Every line of the material below should be repeated exactly.
-- Start of The data --
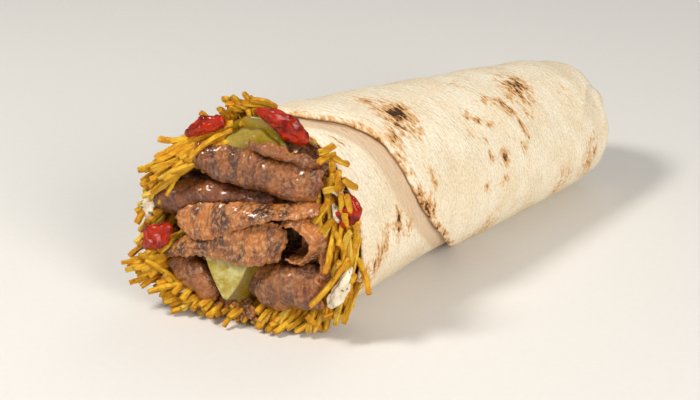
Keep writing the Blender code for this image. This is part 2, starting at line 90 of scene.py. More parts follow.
def addStudio():
    for index, (azimuth, elevation, distance, size, watts, colour) in enumerate(studio["lamps"]):
        lamp = bpy.data.lights.new(f"lamp{index}", "AREA")
        lamp.shape = "DISK"
        lamp.size = size * mm
        lamp.energy = watts
        lamp.color = colour
        aimedAt(linked(f"lamp{index}", lamp), (0, 0, 30), azimuth, elevation, distance)
    world = bpy.data.worlds.new("sky")
    world.use_nodes = True
    world.node_tree.nodes["Background"].inputs["Color"].default_value = (1, 0.99, 0.97, 1)
    world.node_tree.nodes["Background"].inputs["Strength"].default_value = studio["sky"]
    bpy.context.scene.world = world
    bpy.context.scene.view_settings.view_transform = "Standard"
    mesh = bpy.data.meshes.new("floor")
    half = studio["floorHalf"]
    mesh.from_pydata([(-half, -half, 0), (half, -half, 0), (half, half, 0), (-half, half, 0)], [], [(0, 1, 2, 3)])
    floor = linked("floor", mesh)
    paint, tree, shader = newMaterial("paleFloor")
    speckle = patterns(tree, placeInMm(tree), studio["floorGrain"])["speckle"]
    tone = mixed(tree, speckle["Mask"], studio["floor"], [c * 0.985 for c in studio["floor"]])
    dress(tree, shader, {"Base Color": tone, "Roughness": 0.9})
    mesh.materials.append(paint)


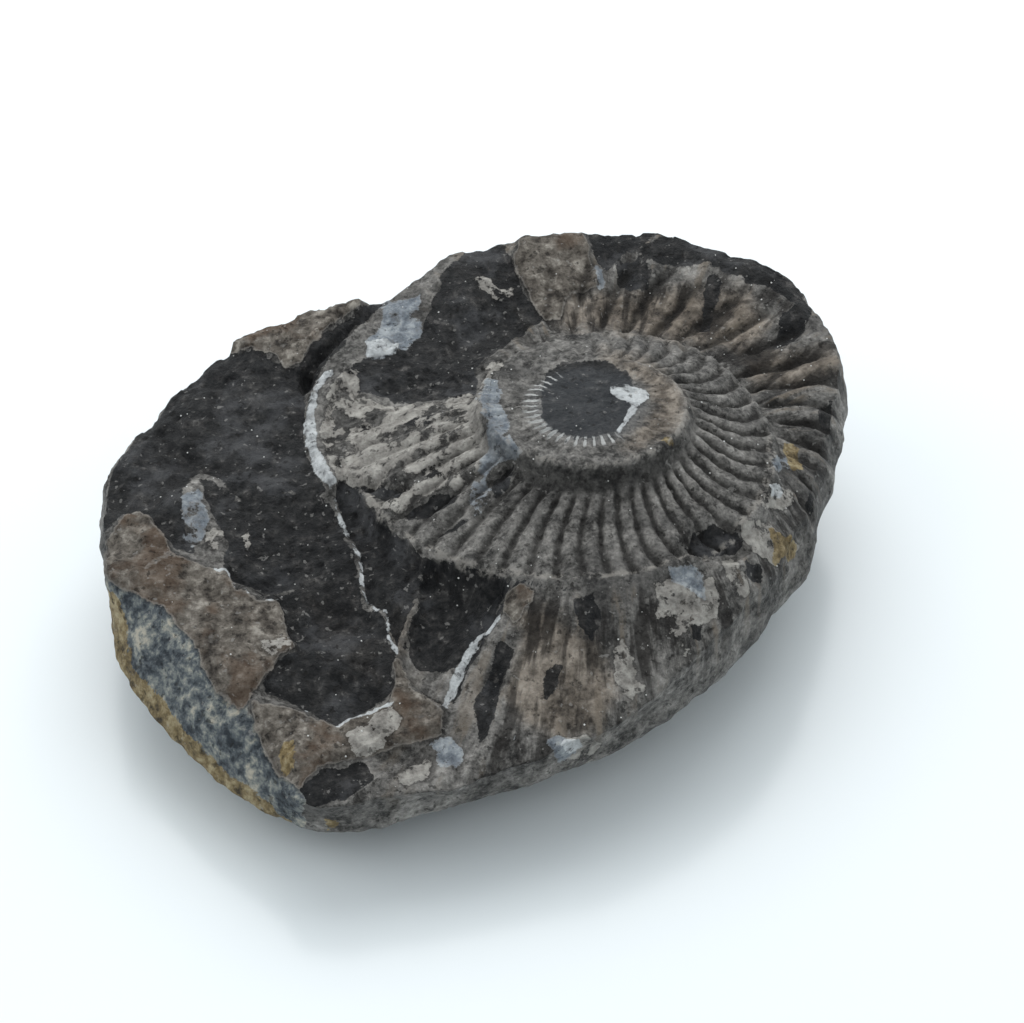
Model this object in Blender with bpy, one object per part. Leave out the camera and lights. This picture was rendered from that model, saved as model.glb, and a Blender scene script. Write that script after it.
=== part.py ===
"""Half of a split black stone nodule that keeps the impression of an ammonite.

The stone is one solid. Seen from above, the coil stands up as a stepped cone: a worn button in the
middle, a ribbed flank that winds down from it, and a ribbed trough beyond. The broken left side is
shale in ledges, and the underside is a worn pebble that rests on a small flat spot.

Lengths are in millimetres and MM turns them into Blender's metres. X is to the right and Y away from
the viewer. The shape is worked out about the coil's centre, and the solid's origin is the middle of
the flat spot below. A turn is counted clockwise from +X, the way the coil grows.
"""
import math

import bmesh
import bpy
import numpy as np

MM = 0.001

# Where the coil's centre is from the middle of the flat spot, and the spot's half width and depth.
COIL_CENTRE = (9.5, 0.5)
FLAT_SPOT = (8.0, 6.0)

BUTTON_HEIGHT = 23.0
SPIRAL_START = 7.28
WHORL_GROWTH = 2.116
RIBS_PER_TURN = 46
OUTER_RIBS_PER_TURN = 44
OUTER_RIB_DEPTH = 0.45
# How far a rib outside leans in a millimetre, as a share of a turn.
OUTER_RIB_LEAN = 0.0025
# Share of a turn against the share of the ribs passed, and against how far a rib bows on the flank.
RIB_SPACING = ((0.0, 0.0), (0.1, 0.093), (0.55, 0.582), (1.0, 1.0))
RIB_BOW = ((0.0, 0.017), (0.2, 0.013), (0.3, 0.006), (0.5, 0.004), (0.85, 0.017), (1.0, 0.017))
# How far the rib ends notch the coil's outer crest.
CREST_NOTCH = 0.3
# How far the upper edge is rounded down, and over what width.
EDGE_ROUNDING = 0.5
EDGE_WIDTH = 1.6

# Unevenness of the rock, as size, height and seed of each sort of lump.
LAND_LUMPS = ((9.0, 0.22, 1), (4.0, 0.05, 2))
LEDGE_LUMPS = ((2.2, 0.15, 3),)
RIM_LUMPS = ((7.0, 0.25, 4), (3.0, 0.1, 5))
SIDE_LUMPS = ((8.0, 0.25, 6), (3.5, 0.06, 7))
# How stiffly the ground's sheet smooths over its spot heights.
GROUND_STIFFNESS = 4.0

# The mesh that carries the shape, before it is thinned to the triangle budget.
COLUMNS = 480
TOP_RINGS = 110
SIDE_RINGS = 14
UNDER_RINGS = 26
TRIANGLES = 9600
# Points this close to the ground belong to the flat spot.
FLAT_TOLERANCE = 0.03

# The stone's edge, clockwise from the right: x, y and height of the upper edge, then of the belly.
OUTLINE = (
    (21.5, 8.7, 16.2, 22.8, 9.2, 12.5), (19.9, 1.9, 15.8, 21.3, 2.0, 11.4),
    (18.1, -5.4, 15.4, 19.1, -5.5, 10.5), (16.0, -10.5, 15.1, 16.6, -10.7, 9.7),
    (13.8, -15.0, 14.7, 13.9, -15.0, 9.1), (11.3, -18.3, 14.1, 11.3, -18.3, 8.5),
    (8.3, -21.9, 13.3, 8.1, -21.7, 7.9), (4.2, -26.2, 12.2, 3.6, -25.4, 7.1),
    (0.2, -29.2, 11.3, -0.4, -27.8, 6.6), (-4.7, -31.5, 10.5, -5.1, -29.9, 6.1),
    (-9.7, -33.5, 10.0, -9.8, -31.5, 5.5), (-14.7, -35.1, 9.6, -14.5, -33.0, 5.0),
    (-19.2, -36.3, 9.4, -18.9, -34.7, 4.7), (-23.1, -37.0, 9.4, -22.4, -35.0, 4.5),
    (-26.0, -35.8, 9.8, -25.4, -34.4, 4.3), (-28.3, -31.8, 10.5, -28.8, -32.7, 4.4),
    (-31.2, -27.6, 11.2, -32.7, -29.4, 4.8), (-34.1, -22.8, 11.8, -36.9, -25.2, 5.5),
    (-36.7, -18.3, 12.3, -40.5, -20.5, 6.5), (-39.8, -14.9, 12.8, -42.7, -16.1, 7.6),
    (-42.8, -13.0, 13.2, -43.5, -13.1, 8.5), (-43.9, -8.5, 13.4, -44.1, -8.6, 9.8),
    (-44.6, -3.5, 13.8, -44.9, -3.5, 10.7), (-43.6, 2.8, 14.5, -44.8, 2.9, 9.6),
    (-41.1, 7.7, 15.0, -42.2, 8.1, 9.9), (-37.8, 12.9, 15.5, -38.8, 13.5, 10.2),
    (-34.3, 16.8, 16.0, -35.2, 17.6, 10.6), (-29.3, 19.7, 16.5, -30.0, 20.7, 10.9),
    (-25.1, 21.8, 17.5, -25.6, 22.9, 11.6), (-21.8, 22.1, 18.0, -22.3, 23.2, 11.9),
    (-18.9, 22.4, 18.5, -19.3, 23.5, 12.2), (-16.6, 24.4, 19.0, -16.8, 25.6, 12.5),
    (-14.5, 26.5, 19.5, -14.7, 27.7, 12.9), (-11.4, 27.8, 20.0, -11.4, 29.0, 13.2),
    (-7.1, 28.2, 20.5, -7.0, 29.4, 13.5), (-1.4, 29.0, 20.6, -1.0, 30.2, 13.6),
    (4.8, 29.7, 20.5, 5.4, 30.8, 13.5), (9.1, 28.8, 20.2, 9.8, 29.8, 13.3),
    (13.4, 27.2, 19.8, 14.1, 28.2, 13.1), (17.5, 24.5, 19.2, 18.4, 25.3, 12.7),
    (20.3, 20.8, 18.3, 21.3, 21.5, 12.1), (22.0, 16.5, 17.4, 23.0, 17.1, 11.5),
    (22.3, 12.8, 16.7, 23.4, 13.3, 11.1),
)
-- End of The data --
● Correct response:
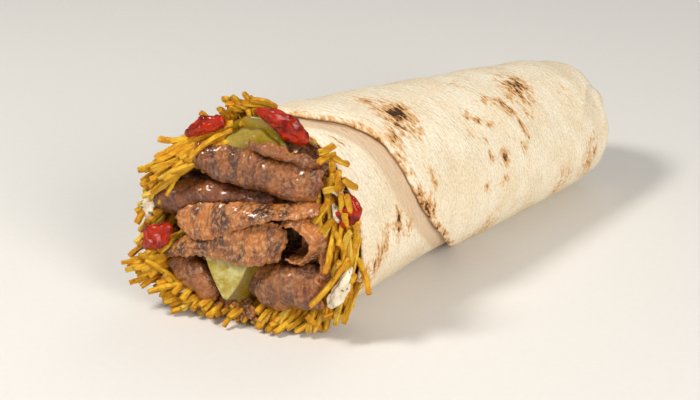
Keep writing the Blender code for this image. This is part 2, starting at line 90 of scene.py. More parts follow.
def addStudio():
    for index, (azimuth, elevation, distance, size, watts, colour) in enumerate(studio["lamps"]):
        lamp = bpy.data.lights.new(f"lamp{index}", "AREA")
        lamp.shape = "DISK"
        lamp.size = size * mm
        lamp.energy = watts
        lamp.color = colour
        aimedAt(linked(f"lamp{index}", lamp), (0, 0, 30), azimuth, elevation, distance)
    world = bpy.data.worlds.new("sky")
    world.use_nodes = True
    world.node_tree.nodes["Background"].inputs["Color"].default_value = (1, 0.99, 0.97, 1)
    world.node_tree.nodes["Background"].inputs["Strength"].default_value = studio["sky"]
    bpy.context.scene.world = world
    bpy.context.scene.view_settings.view_transform = "Standard"
    mesh = bpy.data.meshes.new("floor")
    half = studio["floorHalf"]
    mesh.from_pydata([(-half, -half, 0), (half, -half, 0), (half, half, 0), (-half, half, 0)], [], [(0, 1, 2, 3)])
    floor = linked("floor", mesh)
    paint, tree, shader = newMaterial("paleFloor")
    speckle = patterns(tree, placeInMm(tree), studio["floorGrain"])["speckle"]
    tone = mixed(tree, speckle["Mask"], studio["floor"], [c * 0.985 for c in studio["floor"]])
    dress(tree, shader, {"Base Color": tone, "Roughness": 0.9})
    mesh.materials.append(paint)


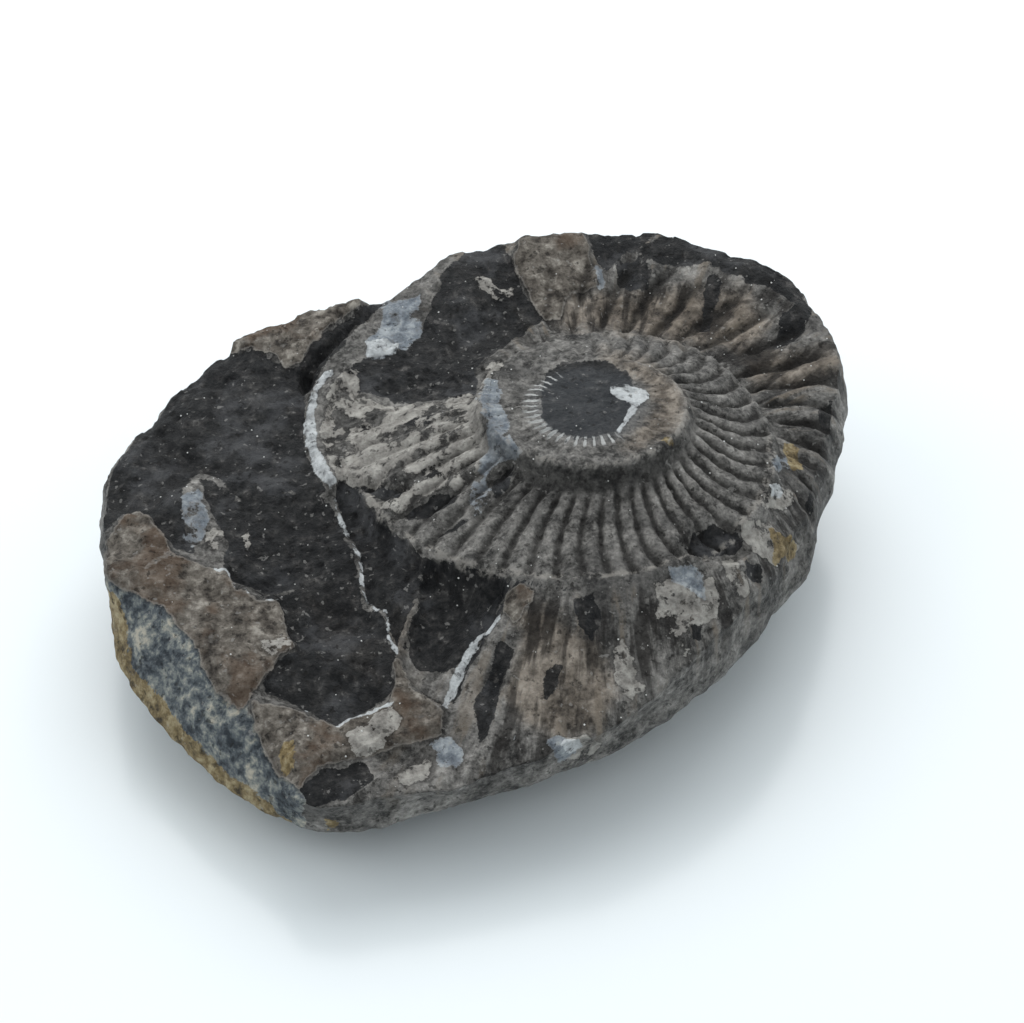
Model this object in Blender with bpy, one object per part. Leave out the camera and lights. This picture was rendered from that model, saved as model.glb, and a Blender scene script. Write that script after it.
=== part.py ===
"""Half of a split black stone nodule that keeps the impression of an ammonite.

The stone is one solid. Seen from above, the coil stands up as a stepped cone: a worn button in the
middle, a ribbed flank that winds down from it, and a ribbed trough beyond. The broken left side is
shale in ledges, and the underside is a worn pebble that rests on a small flat spot.

Lengths are in millimetres and MM turns them into Blender's metres. X is to the right and Y away from
the viewer. The shape is worked out about the coil's centre, and the solid's origin is the middle of
the flat spot below. A turn is counted clockwise from +X, the way the coil grows.
"""
import math

import bmesh
import bpy
import numpy as np

MM = 0.001

# Where the coil's centre is from the middle of the flat spot, and the spot's half width and depth.
COIL_CENTRE = (9.5, 0.5)
FLAT_SPOT = (8.0, 6.0)

BUTTON_HEIGHT = 23.0
SPIRAL_START = 7.28
WHORL_GROWTH = 2.116
RIBS_PER_TURN = 46
OUTER_RIBS_PER_TURN = 44
OUTER_RIB_DEPTH = 0.45
# How far a rib outside leans in a millimetre, as a share of a turn.
OUTER_RIB_LEAN = 0.0025
# Share of a turn against the share of the ribs passed, and against how far a rib bows on the flank.
RIB_SPACING = ((0.0, 0.0), (0.1, 0.093), (0.55, 0.582), (1.0, 1.0))
RIB_BOW = ((0.0, 0.017), (0.2, 0.013), (0.3, 0.006), (0.5, 0.004), (0.85, 0.017), (1.0, 0.017))
# How far the rib ends notch the coil's outer crest.
CREST_NOTCH = 0.3
# How far the upper edge is rounded down, and over what width.
EDGE_ROUNDING = 0.5
EDGE_WIDTH = 1.6

# Unevenness of the rock, as size, height and seed of each sort of lump.
LAND_LUMPS = ((9.0, 0.22, 1), (4.0, 0.05, 2))
LEDGE_LUMPS = ((2.2, 0.15, 3),)
RIM_LUMPS = ((7.0, 0.25, 4), (3.0, 0.1, 5))
SIDE_LUMPS = ((8.0, 0.25, 6), (3.5, 0.06, 7))
# How stiffly the ground's sheet smooths over its spot heights.
GROUND_STIFFNESS = 4.0

# The mesh that carries the shape, before it is thinned to the triangle budget.
COLUMNS = 480
TOP_RINGS = 110
SIDE_RINGS = 14
UNDER_RINGS = 26
TRIANGLES = 9600
# Points this close to the ground belong to the flat spot.
FLAT_TOLERANCE = 0.03

# The stone's edge, clockwise from the right: x, y and height of the upper edge, then of the belly.
OUTLINE = (
    (21.5, 8.7, 16.2, 22.8, 9.2, 12.5), (19.9, 1.9, 15.8, 21.3, 2.0, 11.4),
    (18.1, -5.4, 15.4, 19.1, -5.5, 10.5), (16.0, -10.5, 15.1, 16.6, -10.7, 9.7),
    (13.8, -15.0, 14.7, 13.9, -15.0, 9.1), (11.3, -18.3, 14.1, 11.3, -18.3, 8.5),
    (8.3, -21.9, 13.3, 8.1, -21.7, 7.9), (4.2, -26.2, 12.2, 3.6, -25.4, 7.1),
    (0.2, -29.2, 11.3, -0.4, -27.8, 6.6), (-4.7, -31.5, 10.5, -5.1, -29.9, 6.1),
    (-9.7, -33.5, 10.0, -9.8, -31.5, 5.5), (-14.7, -35.1, 9.6, -14.5, -33.0, 5.0),
    (-19.2, -36.3, 9.4, -18.9, -34.7, 4.7), (-23.1, -37.0, 9.4, -22.4, -35.0, 4.5),
    (-26.0, -35.8, 9.8, -25.4, -34.4, 4.3), (-28.3, -31.8, 10.5, -28.8, -32.7, 4.4),
    (-31.2, -27.6, 11.2, -32.7, -29.4, 4.8), (-34.1, -22.8, 11.8, -36.9, -25.2, 5.5),
    (-36.7, -18.3, 12.3, -40.5, -20.5, 6.5), (-39.8, -14.9, 12.8, -42.7, -16.1, 7.6),
    (-42.8, -13.0, 13.2, -43.5, -13.1, 8.5), (-43.9, -8.5, 13.4, -44.1, -8.6, 9.8),
    (-44.6, -3.5, 13.8, -44.9, -3.5, 10.7), (-43.6, 2.8, 14.5, -44.8, 2.9, 9.6),
    (-41.1, 7.7, 15.0, -42.2, 8.1, 9.9), (-37.8, 12.9, 15.5, -38.8, 13.5, 10.2),
    (-34.3, 16.8, 16.0, -35.2, 17.6, 10.6), (-29.3, 19.7, 16.5, -30.0, 20.7, 10.9),
    (-25.1, 21.8, 17.5, -25.6, 22.9, 11.6), (-21.8, 22.1, 18.0, -22.3, 23.2, 11.9),
    (-18.9, 22.4, 18.5, -19.3, 23.5, 12.2), (-16.6, 24.4, 19.0, -16.8, 25.6, 12.5),
    (-14.5, 26.5, 19.5, -14.7, 27.7, 12.9), (-11.4, 27.8, 20.0, -11.4, 29.0, 13.2),
    (-7.1, 28.2, 20.5, -7.0, 29.4, 13.5), (-1.4, 29.0, 20.6, -1.0, 30.2, 13.6),
    (4.8, 29.7, 20.5, 5.4, 30.8, 13.5), (9.1, 28.8, 20.2, 9.8, 29.8, 13.3),
    (13.4, 27.2, 19.8, 14.1, 28.2, 13.1), (17.5, 24.5, 19.2, 18.4, 25.3, 12.7),
    (20.3, 20.8, 18.3, 21.3, 21.5, 12.1), (22.0, 16.5, 17.4, 23.0, 17.1, 11.5),
    (22.3, 12.8, 16.7, 23.4, 13.3, 11.1),
)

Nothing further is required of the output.